-- Start --

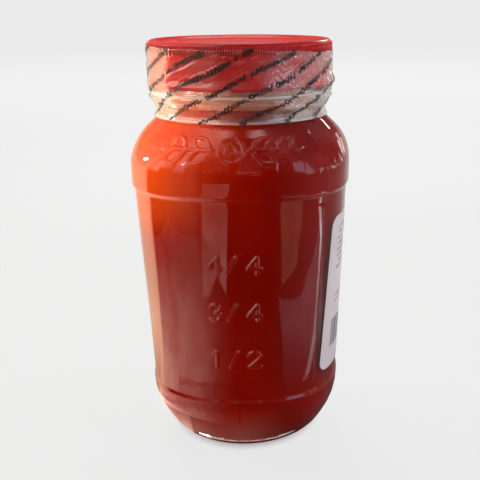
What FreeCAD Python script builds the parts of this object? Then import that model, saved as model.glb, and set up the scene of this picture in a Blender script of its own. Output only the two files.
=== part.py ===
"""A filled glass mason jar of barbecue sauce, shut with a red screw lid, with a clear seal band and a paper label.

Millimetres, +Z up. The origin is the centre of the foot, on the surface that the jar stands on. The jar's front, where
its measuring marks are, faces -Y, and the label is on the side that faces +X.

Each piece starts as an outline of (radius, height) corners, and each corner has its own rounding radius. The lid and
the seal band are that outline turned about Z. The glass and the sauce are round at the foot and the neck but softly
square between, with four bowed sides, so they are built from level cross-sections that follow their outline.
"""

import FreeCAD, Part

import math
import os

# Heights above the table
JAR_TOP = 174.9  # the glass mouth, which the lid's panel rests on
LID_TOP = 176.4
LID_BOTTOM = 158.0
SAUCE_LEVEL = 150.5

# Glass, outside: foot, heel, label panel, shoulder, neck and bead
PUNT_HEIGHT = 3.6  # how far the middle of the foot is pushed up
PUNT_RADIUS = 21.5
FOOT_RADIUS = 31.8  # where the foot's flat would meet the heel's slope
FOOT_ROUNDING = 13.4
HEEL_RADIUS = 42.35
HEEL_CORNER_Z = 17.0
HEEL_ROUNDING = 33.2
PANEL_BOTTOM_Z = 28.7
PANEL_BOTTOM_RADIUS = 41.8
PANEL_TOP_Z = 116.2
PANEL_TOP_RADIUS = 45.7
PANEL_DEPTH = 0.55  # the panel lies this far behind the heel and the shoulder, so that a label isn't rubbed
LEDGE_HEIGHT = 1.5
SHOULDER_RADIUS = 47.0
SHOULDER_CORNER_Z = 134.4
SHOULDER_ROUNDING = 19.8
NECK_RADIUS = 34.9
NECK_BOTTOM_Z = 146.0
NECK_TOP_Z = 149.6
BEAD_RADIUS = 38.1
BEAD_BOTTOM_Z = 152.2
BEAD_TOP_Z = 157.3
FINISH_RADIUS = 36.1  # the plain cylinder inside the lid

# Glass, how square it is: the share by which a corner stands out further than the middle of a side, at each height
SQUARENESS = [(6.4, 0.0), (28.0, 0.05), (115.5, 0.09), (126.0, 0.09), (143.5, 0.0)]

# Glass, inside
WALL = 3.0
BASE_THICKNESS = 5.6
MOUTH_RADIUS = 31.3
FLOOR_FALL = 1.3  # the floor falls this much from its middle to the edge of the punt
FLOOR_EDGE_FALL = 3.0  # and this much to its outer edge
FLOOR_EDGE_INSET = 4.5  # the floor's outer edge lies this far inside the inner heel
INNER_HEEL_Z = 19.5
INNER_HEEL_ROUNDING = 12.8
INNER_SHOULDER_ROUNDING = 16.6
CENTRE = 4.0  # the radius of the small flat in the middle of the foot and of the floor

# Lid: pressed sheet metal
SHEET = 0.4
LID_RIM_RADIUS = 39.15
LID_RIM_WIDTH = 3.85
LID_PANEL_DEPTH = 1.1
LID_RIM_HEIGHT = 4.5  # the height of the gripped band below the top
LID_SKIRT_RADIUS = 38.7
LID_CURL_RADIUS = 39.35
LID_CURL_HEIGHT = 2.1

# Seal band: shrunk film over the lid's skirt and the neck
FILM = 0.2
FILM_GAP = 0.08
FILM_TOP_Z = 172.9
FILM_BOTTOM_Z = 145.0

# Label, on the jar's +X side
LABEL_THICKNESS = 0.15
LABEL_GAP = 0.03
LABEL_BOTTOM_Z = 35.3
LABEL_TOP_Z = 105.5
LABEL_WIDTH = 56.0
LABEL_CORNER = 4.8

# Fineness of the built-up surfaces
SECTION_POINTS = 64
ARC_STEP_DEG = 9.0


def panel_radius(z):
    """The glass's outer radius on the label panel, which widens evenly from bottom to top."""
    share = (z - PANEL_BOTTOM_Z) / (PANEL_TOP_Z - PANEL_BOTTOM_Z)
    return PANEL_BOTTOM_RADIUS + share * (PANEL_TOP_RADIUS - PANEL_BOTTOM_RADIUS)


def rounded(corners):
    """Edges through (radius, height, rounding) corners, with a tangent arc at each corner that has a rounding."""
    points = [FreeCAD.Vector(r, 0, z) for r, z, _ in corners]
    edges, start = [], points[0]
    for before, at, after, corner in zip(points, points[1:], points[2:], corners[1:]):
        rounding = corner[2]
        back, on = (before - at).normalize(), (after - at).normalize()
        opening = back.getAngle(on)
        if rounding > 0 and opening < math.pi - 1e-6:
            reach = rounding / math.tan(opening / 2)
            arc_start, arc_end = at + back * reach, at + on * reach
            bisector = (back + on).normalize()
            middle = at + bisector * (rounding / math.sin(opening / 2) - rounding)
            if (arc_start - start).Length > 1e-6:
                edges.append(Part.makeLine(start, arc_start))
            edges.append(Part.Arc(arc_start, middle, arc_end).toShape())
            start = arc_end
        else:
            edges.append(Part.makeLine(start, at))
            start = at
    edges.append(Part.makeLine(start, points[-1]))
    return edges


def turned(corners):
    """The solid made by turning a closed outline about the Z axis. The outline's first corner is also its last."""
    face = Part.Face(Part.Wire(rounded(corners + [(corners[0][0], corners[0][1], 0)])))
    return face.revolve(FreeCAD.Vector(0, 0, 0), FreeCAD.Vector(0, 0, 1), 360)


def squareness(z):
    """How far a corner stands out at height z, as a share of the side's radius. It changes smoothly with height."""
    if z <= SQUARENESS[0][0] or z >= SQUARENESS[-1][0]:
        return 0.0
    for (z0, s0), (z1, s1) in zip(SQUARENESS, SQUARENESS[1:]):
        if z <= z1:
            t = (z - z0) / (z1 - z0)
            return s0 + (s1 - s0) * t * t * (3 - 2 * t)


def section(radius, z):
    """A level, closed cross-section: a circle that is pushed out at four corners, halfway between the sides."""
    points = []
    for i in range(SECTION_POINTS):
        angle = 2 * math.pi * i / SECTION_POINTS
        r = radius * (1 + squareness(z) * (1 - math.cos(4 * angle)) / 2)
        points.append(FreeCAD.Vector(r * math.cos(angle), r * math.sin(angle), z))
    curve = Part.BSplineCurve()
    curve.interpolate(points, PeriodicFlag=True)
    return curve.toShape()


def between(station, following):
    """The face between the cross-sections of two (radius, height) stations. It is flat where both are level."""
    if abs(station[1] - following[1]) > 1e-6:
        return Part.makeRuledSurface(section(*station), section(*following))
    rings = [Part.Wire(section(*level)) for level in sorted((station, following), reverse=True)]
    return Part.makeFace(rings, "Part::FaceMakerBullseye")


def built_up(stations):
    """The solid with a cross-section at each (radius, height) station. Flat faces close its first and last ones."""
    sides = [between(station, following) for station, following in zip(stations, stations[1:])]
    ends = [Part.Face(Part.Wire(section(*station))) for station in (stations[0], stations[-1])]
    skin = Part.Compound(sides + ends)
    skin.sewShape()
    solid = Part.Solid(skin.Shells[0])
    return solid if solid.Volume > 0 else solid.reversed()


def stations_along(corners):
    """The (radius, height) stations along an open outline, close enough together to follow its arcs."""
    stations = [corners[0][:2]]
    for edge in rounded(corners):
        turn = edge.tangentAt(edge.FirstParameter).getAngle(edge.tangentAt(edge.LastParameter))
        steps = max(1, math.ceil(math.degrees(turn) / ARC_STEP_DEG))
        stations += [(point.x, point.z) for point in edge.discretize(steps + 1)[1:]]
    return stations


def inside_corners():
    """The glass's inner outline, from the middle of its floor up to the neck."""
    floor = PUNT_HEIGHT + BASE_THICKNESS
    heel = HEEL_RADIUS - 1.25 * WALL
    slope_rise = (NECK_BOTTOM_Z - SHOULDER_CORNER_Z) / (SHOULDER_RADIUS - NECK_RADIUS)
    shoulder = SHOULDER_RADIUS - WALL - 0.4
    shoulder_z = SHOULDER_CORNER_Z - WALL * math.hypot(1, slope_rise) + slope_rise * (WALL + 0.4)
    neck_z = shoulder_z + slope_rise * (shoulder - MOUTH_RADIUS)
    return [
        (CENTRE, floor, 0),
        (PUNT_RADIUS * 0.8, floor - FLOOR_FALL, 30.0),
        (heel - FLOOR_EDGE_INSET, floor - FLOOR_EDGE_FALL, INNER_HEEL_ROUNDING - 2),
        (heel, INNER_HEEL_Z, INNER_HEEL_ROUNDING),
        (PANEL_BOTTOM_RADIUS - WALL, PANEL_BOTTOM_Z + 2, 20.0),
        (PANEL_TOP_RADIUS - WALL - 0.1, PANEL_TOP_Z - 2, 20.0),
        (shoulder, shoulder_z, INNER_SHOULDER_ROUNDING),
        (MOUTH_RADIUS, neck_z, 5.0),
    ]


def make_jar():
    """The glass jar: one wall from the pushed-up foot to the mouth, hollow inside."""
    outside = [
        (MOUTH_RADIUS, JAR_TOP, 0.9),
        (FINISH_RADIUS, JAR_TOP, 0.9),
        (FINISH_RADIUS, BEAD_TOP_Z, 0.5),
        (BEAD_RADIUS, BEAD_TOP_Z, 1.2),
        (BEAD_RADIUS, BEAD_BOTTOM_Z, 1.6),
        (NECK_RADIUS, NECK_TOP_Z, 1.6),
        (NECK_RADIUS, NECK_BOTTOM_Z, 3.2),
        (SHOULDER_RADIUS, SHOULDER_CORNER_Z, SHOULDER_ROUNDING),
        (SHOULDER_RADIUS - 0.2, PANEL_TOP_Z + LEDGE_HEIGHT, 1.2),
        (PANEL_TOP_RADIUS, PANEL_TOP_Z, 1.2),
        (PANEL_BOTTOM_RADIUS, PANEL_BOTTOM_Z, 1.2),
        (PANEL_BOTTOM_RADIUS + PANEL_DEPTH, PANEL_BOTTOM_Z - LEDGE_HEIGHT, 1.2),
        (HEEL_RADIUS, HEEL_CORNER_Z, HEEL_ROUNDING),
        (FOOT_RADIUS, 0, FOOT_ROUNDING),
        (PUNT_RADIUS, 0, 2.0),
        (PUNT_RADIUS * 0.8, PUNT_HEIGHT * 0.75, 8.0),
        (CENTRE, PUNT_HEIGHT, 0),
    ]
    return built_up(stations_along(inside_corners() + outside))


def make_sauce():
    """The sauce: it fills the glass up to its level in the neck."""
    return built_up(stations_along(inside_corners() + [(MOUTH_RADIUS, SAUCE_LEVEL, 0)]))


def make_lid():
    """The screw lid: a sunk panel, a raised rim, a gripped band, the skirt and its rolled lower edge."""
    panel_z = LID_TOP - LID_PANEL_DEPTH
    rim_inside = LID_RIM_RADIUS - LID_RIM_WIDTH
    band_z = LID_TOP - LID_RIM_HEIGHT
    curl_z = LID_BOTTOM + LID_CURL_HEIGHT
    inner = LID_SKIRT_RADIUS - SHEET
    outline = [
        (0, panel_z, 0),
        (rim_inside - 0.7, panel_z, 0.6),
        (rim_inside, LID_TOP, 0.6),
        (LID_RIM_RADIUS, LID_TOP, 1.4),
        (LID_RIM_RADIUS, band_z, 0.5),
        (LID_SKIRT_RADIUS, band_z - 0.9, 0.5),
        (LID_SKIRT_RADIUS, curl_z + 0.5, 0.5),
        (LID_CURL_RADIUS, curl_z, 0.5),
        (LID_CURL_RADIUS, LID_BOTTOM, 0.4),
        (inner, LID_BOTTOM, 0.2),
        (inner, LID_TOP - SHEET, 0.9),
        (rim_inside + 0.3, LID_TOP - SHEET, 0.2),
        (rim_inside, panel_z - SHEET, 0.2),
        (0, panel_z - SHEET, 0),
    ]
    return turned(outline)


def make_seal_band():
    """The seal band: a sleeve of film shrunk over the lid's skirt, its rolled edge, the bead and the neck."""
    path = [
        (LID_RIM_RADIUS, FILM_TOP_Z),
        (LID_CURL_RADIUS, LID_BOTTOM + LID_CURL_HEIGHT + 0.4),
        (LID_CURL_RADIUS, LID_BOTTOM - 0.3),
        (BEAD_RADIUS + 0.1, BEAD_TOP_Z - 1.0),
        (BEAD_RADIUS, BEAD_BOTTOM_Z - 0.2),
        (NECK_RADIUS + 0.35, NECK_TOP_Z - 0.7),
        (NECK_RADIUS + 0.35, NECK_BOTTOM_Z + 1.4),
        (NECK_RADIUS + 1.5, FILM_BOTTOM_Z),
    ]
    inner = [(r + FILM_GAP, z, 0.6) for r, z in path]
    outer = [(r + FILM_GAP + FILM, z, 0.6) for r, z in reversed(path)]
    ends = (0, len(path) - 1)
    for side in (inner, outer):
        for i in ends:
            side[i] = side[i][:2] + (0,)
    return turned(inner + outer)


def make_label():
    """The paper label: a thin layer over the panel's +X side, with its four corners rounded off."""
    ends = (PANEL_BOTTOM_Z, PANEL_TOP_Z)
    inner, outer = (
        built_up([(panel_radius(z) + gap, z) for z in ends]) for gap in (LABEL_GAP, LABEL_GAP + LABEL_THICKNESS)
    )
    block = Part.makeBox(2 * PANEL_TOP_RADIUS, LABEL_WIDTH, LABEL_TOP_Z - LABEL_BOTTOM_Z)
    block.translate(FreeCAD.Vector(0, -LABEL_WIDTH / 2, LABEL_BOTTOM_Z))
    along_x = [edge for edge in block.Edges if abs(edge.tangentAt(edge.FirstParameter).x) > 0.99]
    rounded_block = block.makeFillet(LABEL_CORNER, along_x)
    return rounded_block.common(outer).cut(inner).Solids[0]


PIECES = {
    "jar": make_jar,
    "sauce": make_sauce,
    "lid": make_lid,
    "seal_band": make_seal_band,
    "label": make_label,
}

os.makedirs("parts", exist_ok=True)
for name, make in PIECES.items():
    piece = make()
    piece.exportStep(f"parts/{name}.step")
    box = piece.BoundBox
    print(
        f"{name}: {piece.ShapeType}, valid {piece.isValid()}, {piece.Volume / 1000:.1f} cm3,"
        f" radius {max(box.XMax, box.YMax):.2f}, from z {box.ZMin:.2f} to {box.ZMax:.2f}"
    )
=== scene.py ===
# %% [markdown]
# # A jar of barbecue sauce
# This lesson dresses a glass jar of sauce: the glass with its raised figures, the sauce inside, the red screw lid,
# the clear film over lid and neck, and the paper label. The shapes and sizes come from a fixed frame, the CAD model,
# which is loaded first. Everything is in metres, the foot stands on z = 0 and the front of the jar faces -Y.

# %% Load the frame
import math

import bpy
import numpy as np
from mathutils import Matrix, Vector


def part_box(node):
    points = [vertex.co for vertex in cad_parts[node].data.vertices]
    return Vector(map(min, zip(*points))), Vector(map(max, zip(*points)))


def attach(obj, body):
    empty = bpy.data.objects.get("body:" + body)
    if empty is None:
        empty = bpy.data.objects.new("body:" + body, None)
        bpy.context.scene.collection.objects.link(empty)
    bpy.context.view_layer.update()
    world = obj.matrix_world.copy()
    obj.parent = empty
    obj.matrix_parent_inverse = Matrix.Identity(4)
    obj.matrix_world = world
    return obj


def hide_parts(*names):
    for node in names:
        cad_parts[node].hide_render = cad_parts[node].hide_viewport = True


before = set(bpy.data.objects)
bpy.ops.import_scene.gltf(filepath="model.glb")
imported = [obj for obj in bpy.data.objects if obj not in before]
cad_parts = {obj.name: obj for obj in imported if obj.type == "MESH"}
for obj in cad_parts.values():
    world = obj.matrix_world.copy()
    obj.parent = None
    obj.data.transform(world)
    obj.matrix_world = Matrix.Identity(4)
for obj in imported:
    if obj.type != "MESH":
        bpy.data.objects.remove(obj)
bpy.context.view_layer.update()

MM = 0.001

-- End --
-- Start --

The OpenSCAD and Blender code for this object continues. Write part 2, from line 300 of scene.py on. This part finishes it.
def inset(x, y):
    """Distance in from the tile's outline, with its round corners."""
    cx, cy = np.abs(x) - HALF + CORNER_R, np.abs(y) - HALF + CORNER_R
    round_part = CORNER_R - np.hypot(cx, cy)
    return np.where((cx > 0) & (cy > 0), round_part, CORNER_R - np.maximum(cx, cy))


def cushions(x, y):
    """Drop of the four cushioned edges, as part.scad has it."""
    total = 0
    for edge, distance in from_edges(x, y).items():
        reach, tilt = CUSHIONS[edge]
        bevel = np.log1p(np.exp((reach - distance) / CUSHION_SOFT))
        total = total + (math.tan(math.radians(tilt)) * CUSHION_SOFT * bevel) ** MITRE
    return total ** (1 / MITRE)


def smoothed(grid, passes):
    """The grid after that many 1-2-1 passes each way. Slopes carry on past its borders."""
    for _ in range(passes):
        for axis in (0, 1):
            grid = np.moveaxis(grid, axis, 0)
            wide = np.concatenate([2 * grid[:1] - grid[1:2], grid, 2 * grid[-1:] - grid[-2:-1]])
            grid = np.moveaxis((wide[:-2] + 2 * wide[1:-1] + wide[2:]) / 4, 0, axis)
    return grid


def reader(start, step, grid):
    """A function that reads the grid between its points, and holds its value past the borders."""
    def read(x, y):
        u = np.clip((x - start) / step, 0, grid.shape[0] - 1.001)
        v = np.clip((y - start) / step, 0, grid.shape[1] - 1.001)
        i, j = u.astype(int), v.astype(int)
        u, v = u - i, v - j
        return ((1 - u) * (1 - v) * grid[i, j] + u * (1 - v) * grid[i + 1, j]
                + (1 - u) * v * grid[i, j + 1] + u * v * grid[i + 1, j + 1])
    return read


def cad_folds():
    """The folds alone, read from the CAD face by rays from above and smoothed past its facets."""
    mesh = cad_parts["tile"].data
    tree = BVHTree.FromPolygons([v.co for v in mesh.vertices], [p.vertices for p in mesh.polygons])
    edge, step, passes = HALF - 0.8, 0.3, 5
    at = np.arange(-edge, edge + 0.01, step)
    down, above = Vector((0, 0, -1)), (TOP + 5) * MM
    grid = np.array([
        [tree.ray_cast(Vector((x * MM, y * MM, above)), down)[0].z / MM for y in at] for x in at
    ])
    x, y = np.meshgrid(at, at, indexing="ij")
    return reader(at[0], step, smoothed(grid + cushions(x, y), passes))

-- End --
-- Start --

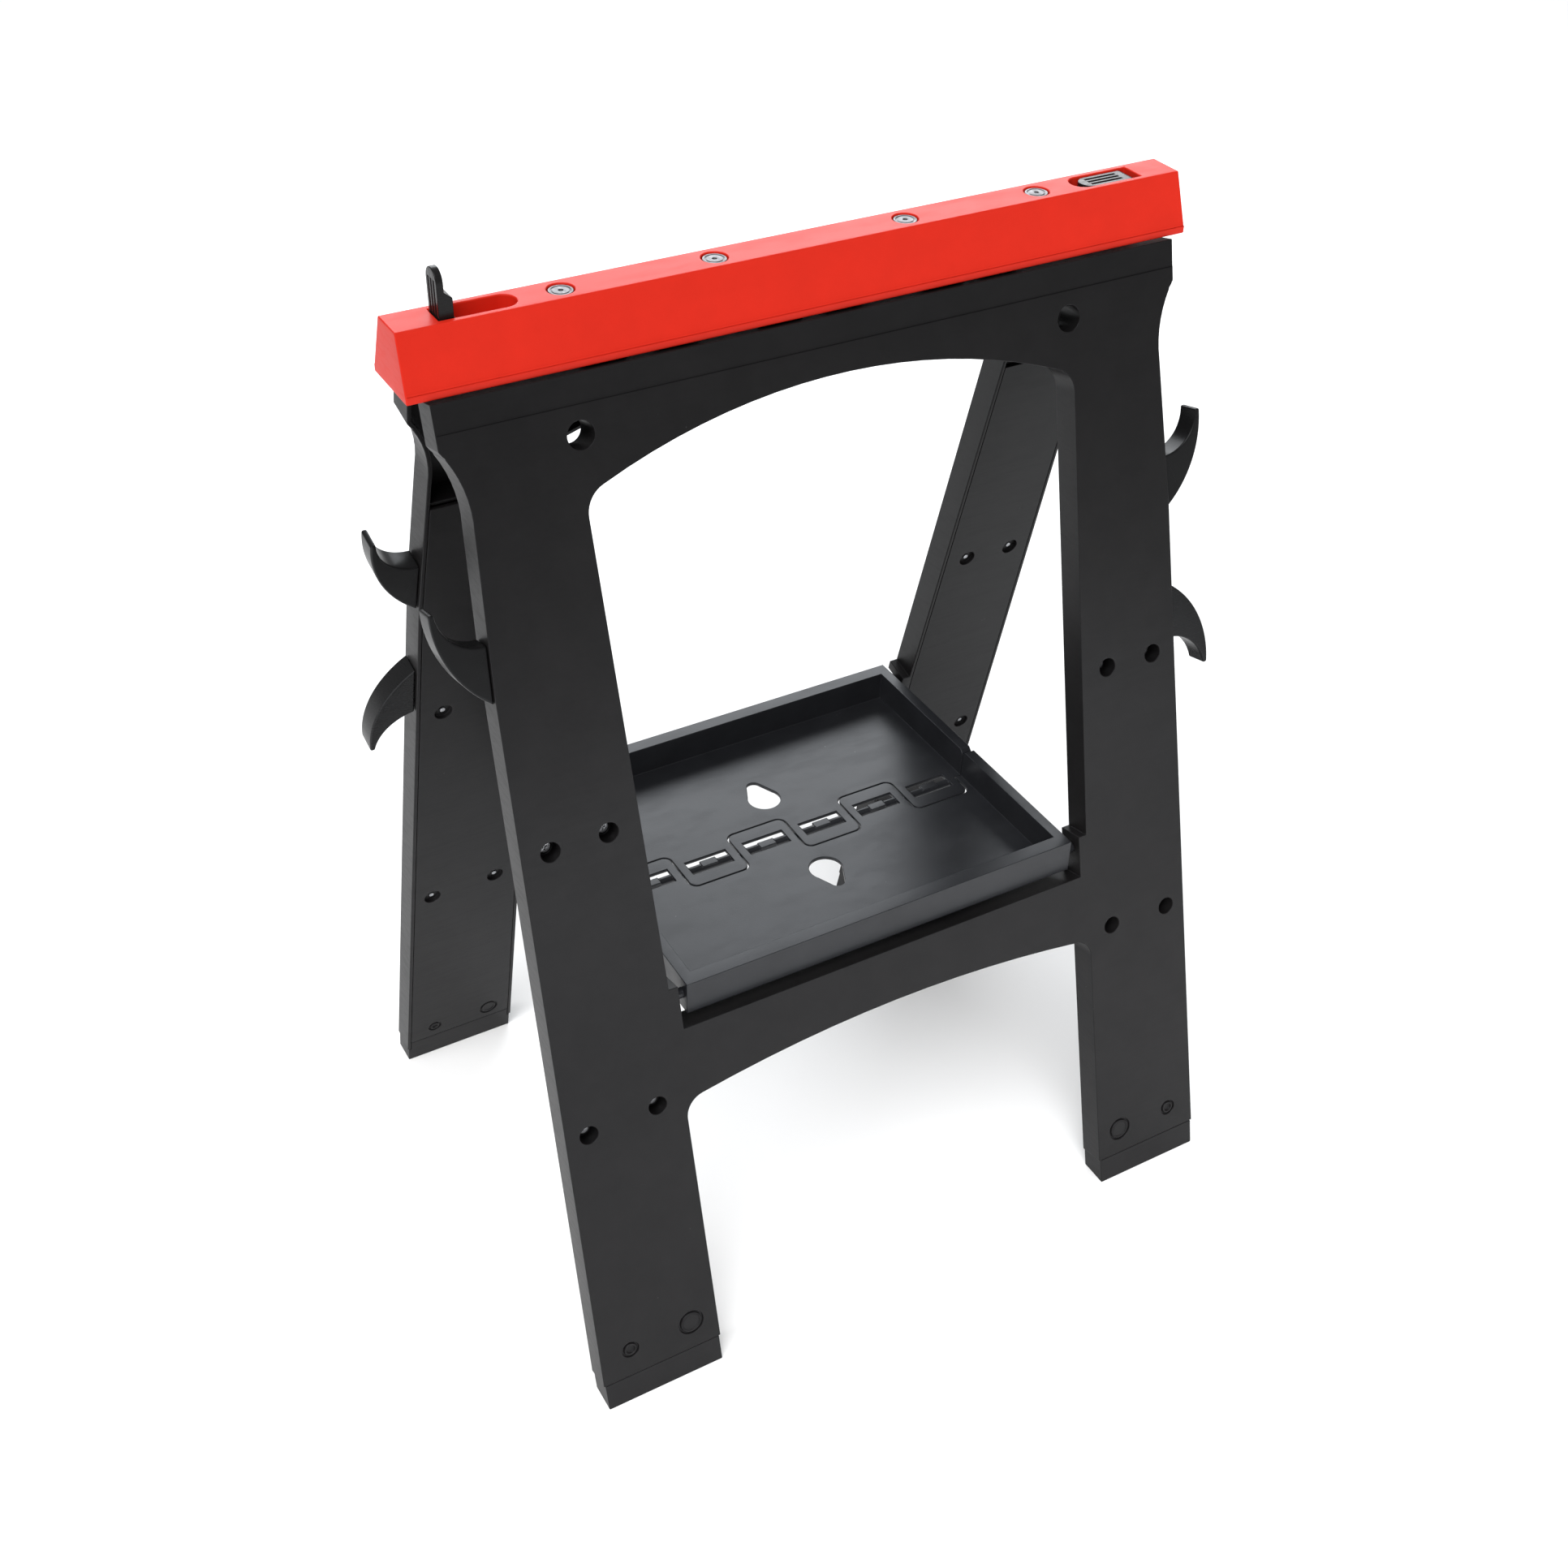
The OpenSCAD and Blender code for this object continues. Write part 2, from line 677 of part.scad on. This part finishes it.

-- End --

### Exercise details
Nothing beyond the required lines should be retyped: start with the line that contains "block.translate(FreeCAD.Vector(0, -LABEL_WIDTH /" and finish with the line that contains "zip(*points))), Vector(map(max, zip(*points)))".

### Correct result
    block.translate(FreeCAD.Vector(0, -LABEL_WIDTH / 2, LABEL_BOTTOM_Z))
    along_x = [edge for edge in block.Edges if abs(edge.tangentAt(edge.FirstParameter).x) > 0.99]
    rounded_block = block.makeFillet(LABEL_CORNER, along_x)
    return rounded_block.common(outer).cut(inner).Solids[0]


PIECES = {
    "jar": make_jar,
    "sauce": make_sauce,
    "lid": make_lid,
    "seal_band": make_seal_band,
    "label": make_label,
}

os.makedirs("parts", exist_ok=True)
for name, make in PIECES.items():
    piece = make()
    piece.exportStep(f"parts/{name}.step")
    box = piece.BoundBox
    print(
        f"{name}: {piece.ShapeType}, valid {piece.isValid()}, {piece.Volume / 1000:.1f} cm3,"
        f" radius {max(box.XMax, box.YMax):.2f}, from z {box.ZMin:.2f} to {box.ZMax:.2f}"
    )
=== scene.py ===
# %% [markdown]
# # A jar of barbecue sauce
# This lesson dresses a glass jar of sauce: the glass with its raised figures, the sauce inside, the red screw lid,
# the clear film over lid and neck, and the paper label. The shapes and sizes come from a fixed frame, the CAD model,
# which is loaded first. Everything is in metres, the foot stands on z = 0 and the front of the jar faces -Y.

# %% Load the frame
import math

import bpy
import numpy as np
from mathutils import Matrix, Vector


def part_box(node):
    points = [vertex.co for vertex in cad_parts[node].data.vertices]
    return Vector(map(min, zip(*points))), Vector(map(max, zip(*points)))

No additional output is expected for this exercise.